Coveo sells artificial-intelligence-powered technology known as “insight engines” to more than 475 customers, including BlackBerry, Salesforce, Lee Valley, BRP and Xero that offer the same kind of personalized, relevant search results on their websites as those powered by Google or Amazon.

“At Coveo, we don’t just democratize AI, we democratize relevance,” Mr. Têtu writes in a letter to prospective investors in the prospectus. “And we want to contribute to redemocratizing business.”

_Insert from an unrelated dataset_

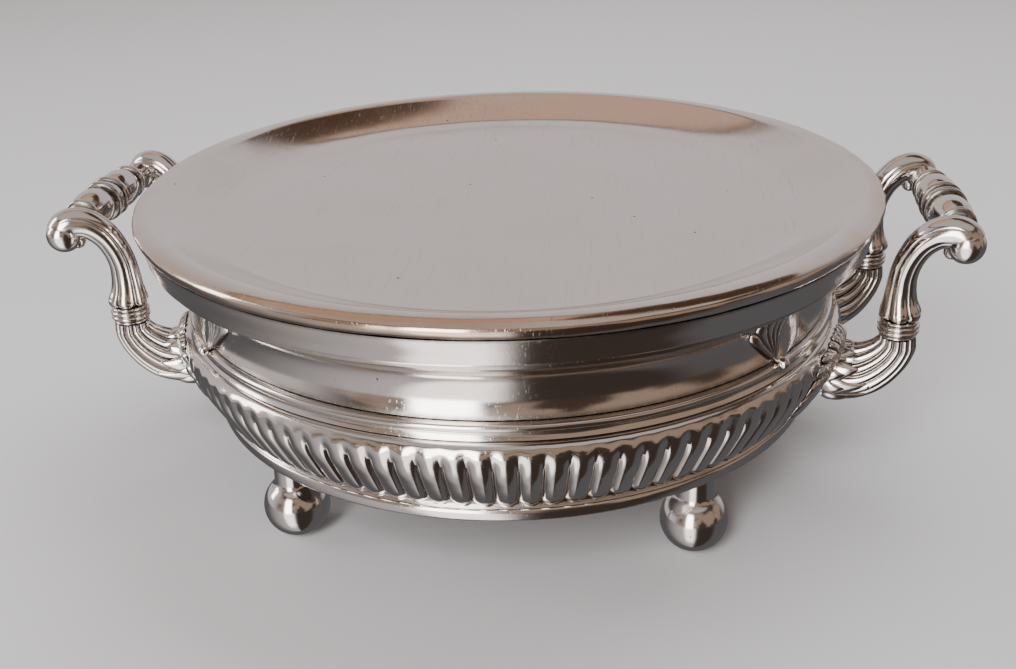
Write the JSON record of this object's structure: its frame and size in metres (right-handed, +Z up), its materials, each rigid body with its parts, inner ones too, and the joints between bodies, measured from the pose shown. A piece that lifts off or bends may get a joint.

Market research firms Forrester and Gartner rank Coveo as one of the global industry leaders, alongside France’s Sinequa SAS. Coveo last month bought London-based Qubit Digital, which provides software used by retailers and consumer products makers including Kate Spade, LVMH and Estée Lauder to provide personalized product recommendations and gather customer insights on their e-commerce sites.

Although Coveo didn’t disclose the value of the Qubit deal when it was announced, the prospectus reveals it paid US$42.9-million for the U.K. company, which was founded by a team of ex-Google employees in 2010. That’s slightly more than the US$40-million Qubit raised in a venture capital financing in 2016 led by Goldman Sachs and backed by the venture capital arms of SAP and Salesforce.

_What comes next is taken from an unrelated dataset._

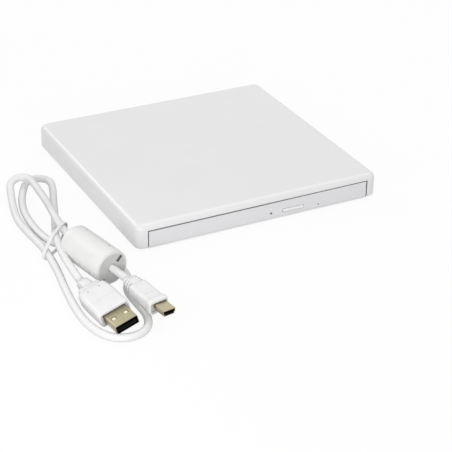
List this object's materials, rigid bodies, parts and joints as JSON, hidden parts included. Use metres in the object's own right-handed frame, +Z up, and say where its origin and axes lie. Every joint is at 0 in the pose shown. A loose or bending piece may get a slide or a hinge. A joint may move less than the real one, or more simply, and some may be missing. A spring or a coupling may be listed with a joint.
{
  "type": "external optical disc drive",
  "caption": "Slim external disc drive with a tray that slides out of the front, eject button, status light and a detachable USB lead with a ferrite bead, tied in a bundle.",
  "frame": {"origin": "centre of the housing on the surface that its feet stand on", "axes": "+Z up, +X to the right seen from the front, the tray opens towards -Y"},
  "size_m": [0.1952, 0.2127, 0.0182],
  "materials": {
    "shell_plastic": "fine satin white",
    "bezel_plastic": "fine satin white",
    "foot_rubber": "matte grey",
    "steel_sheet": "zinc plated",
    "screw_steel": "plated",
    "guide_plastic": "matte",
    "rail_steel": "bright",
    "board_green": "solder resist",
    "chip_black": "matte",
    "connector_plastic": "matte",
    "plug_metal": "plated",
    "contact_plastic": "matte",
    "flex_film": "film",
    "cord_plastic": "smooth white",
    "tie_plastic": "white",
    "tray_plastic": "fine matte black",
    "light_clear": "clear",
    "led_clear": "clear",
    "traverse_steel": "brushed",
    "damper_rubber": "matte",
    "core_copper": "wound copper",
    "rod_steel": "ground",
    "motor_steel": "plated",
    "rotor_steel": "turned",
    "table_plastic": "matte",
    "mat_rubber": "matte",
    "pawl_plastic": "smooth",
    "pickup_cast": "die cast",
    "pickup_lid": "stamped",
    "lens_black": "matte",
    "lens_glass": "coated",
    "button_plastic": "fine satin white",
    "hook_plastic": "smooth",
    "coil_dark": "wound"
  },
  "bodies": {
    "housing": {"top_cover": "shell_plastic", "bottom_cover": "shell_plastic", "foot_1": "foot_rubber", "foot_2": "foot_rubber", "foot_3": "foot_rubber", "foot_4": "foot_rubber", "cover_screws": "screw_steel", "lower_case": "steel_sheet", "upper_case": "steel_sheet", "guide_left": "guide_plastic", "guide_right": "guide_plastic", "rear_board": "board_green", "bridge_board": "board_green", "drive_connector": "connector_plastic", "usb_socket": "plug_metal", "usb_socket_tongue": "connector_plastic", "flex_cable": "flex_film", "usb_cable": "cord_plastic", "ferrite_bead": "cord_plastic", "cable_tie": "tie_plastic", "usb_a_overmould": "cord_plastic", "usb_a_shell": "plug_metal", "usb_a_insert": "contact_plastic", "mini_b_overmould": "cord_plastic", "mini_b_shell": "plug_metal", "mini_b_insert": "contact_plastic"},
    "tray_unit": {"tray": "tray_plastic", "tray_shield": "steel_sheet", "bezel": "bezel_plastic", "light_pipe": "light_clear", "front_board": "board_green", "eject_switch": "connector_plastic", "status_led": "led_clear", "tray_board": "board_green", "board_chips": "chip_black", "traverse": "traverse_steel", "damper_bushes": "damper_rubber", "traverse_screws": "screw_steel", "stator_base": "traverse_steel", "stator_core": "core_copper", "guide_rods": "rod_steel", "screw_bracket": "traverse_steel", "sled_motor": "motor_steel", "latch_solenoid": "coil_dark"},
    "rail_left": {"rail_left": "rail_steel"},
    "rail_right": {"rail_right": "rail_steel"},
    "spindle": {"rotor_cup": "rotor_steel", "turntable": "table_plastic", "disc_mat": "mat_rubber", "centring_hub": "table_plastic"},
    "pawl_1": {"pawl_1": "pawl_plastic"},
    "pawl_2": {"pawl_2": "pawl_plastic"},
    "pawl_3": {"pawl_3": "pawl_plastic"},
    "sled": {"pickup": "pickup_cast", "pickup_cover": "pickup_lid"},
    "focus": {"lens_holder": "lens_black", "lens": "lens_glass"},
    "lead_screw": {"lead_screw": "rod_steel"},
    "eject_button": {"eject_button": "button_plastic"},
    "latch": {"latch_hook": "hook_plastic"}
  },
  "joints": [
    {"name": "tray_slide", "type": "slide", "parent": "housing", "child": "tray_unit", "axis": [0, -1, 0], "range_m": [0, 0.125], "deforming": ["flex_cable"]},
    {"name": "rail_left_slide", "type": "slide", "parent": "housing", "child": "rail_left", "axis": [0, -1, 0], "range_m": [0, 0.0625]},
    {"name": "rail_right_slide", "type": "slide", "parent": "housing", "child": "rail_right", "axis": [0, -1, 0], "range_m": [0, 0.0625]},
    {"name": "spindle_spin", "type": "hinge", "parent": "tray_unit", "child": "spindle", "pos_m": [0, -0.001, 0.008], "axis": [0, 0, 1], "continuous": true},
    {"name": "pawl_1_slide", "type": "slide", "parent": "spindle", "child": "pawl_1", "axis": [-1, 0, 0], "range_m": [0, 0.0005], "stiffness_N_per_m": 400},
    {"name": "pawl_2_slide", "type": "slide", "parent": "spindle", "child": "pawl_2", "axis": [0.5, -0.866, 0], "range_m": [0, 0.0005], "stiffness_N_per_m": 400},
    {"name": "pawl_3_slide", "type": "slide", "parent": "spindle", "child": "pawl_3", "axis": [0.5, 0.866, 0], "range_m": [0, 0.0005], "stiffness_N_per_m": 400},
    {"name": "sled_slide", "type": "slide", "parent": "tray_unit", "child": "sled", "axis": [0, -1, 0], "range_m": [0, 0.033]},
    {"name": "lead_screw_spin", "type": "hinge", "parent": "tray_unit", "child": "lead_screw", "pos_m": [0.024, -0.03, 0.0054], "axis": [0, 1, 0], "continuous": true},
    {"name": "focus_slide", "type": "slide", "parent": "sled", "child": "focus", "axis": [0, 0, 1], "range_m": [-0.0004, 0.0004], "stiffness_N_per_m": 60},
    {"name": "eject_press", "type": "slide", "parent": "tray_unit", "child": "eject_button", "axis": [0, 1, 0], "range_m": [0, 0.0006], "stiffness_N_per_m": 1200},
    {"name": "latch_swing", "type": "hinge", "parent": "tray_unit", "child": "latch", "pos_m": [0.0465, -0.044, 0.0048], "axis": [0, 0, 1], "range_deg": [0, 16], "stiffness_Nm_per_rad": 0.002}
  ],
  "couplings": [
    {"joint": "rail_left_slide", "follows": "tray_slide", "ratio": 0.5},
    {"joint": "rail_right_slide", "follows": "tray_slide", "ratio": 0.5},
    {"joint": "lead_screw_spin", "follows": "sled_slide", "rad_per_m": 2094.4}
  ]
}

The 625-person company’s main outside shareholders are U.S. investment giant Elliott Management Corp., the labour-sponsored Fonds de solidarité FTQ, the Quebec government’s Investissement Québec investment arm, sovereign wealth fund Qatar Investment Authority, and Ontario Municipal Employees Retirement System. Mr. Têtu holds an undisclosed amount of multiple voting shares.

Coveo generated revenue of US$37.7-million in the six months ended Sept. 30, up 23 per cent from the same period a year earlier. The company’s revenue grew by 25.1 per cent in its last fiscal year, ended March 31, and 16.9 per cent in the year before that. Coveo generated an operating loss of US$14.1-million in the first six months of this year, more than double the level in the corresponding period a year earlier, and posted operating losses that expanded faster than revenue in its past two fiscal years, including a US$20.54-million negative return in the 2021 fiscal year.

The 57-year-old Mr. Têtu invested in Coveo in 2008, four years after its founding. He joined as CEO in 2012 at the request of co-founder, president and chief technology officer Laurent Simoneau, the same year Mr. Têtu’s previous company, Nasdaq-listed Taleo Corp., was purchased by Oracle for US$1.9-billion.

Mr. Têtu was joined by Jean Lavigueur, the chief financial officer, and chief operating officer Guy Gauvin, who have worked with him on several previous companies dating to 1990, including supply-chain management software company Baan SCS and Berclain Group.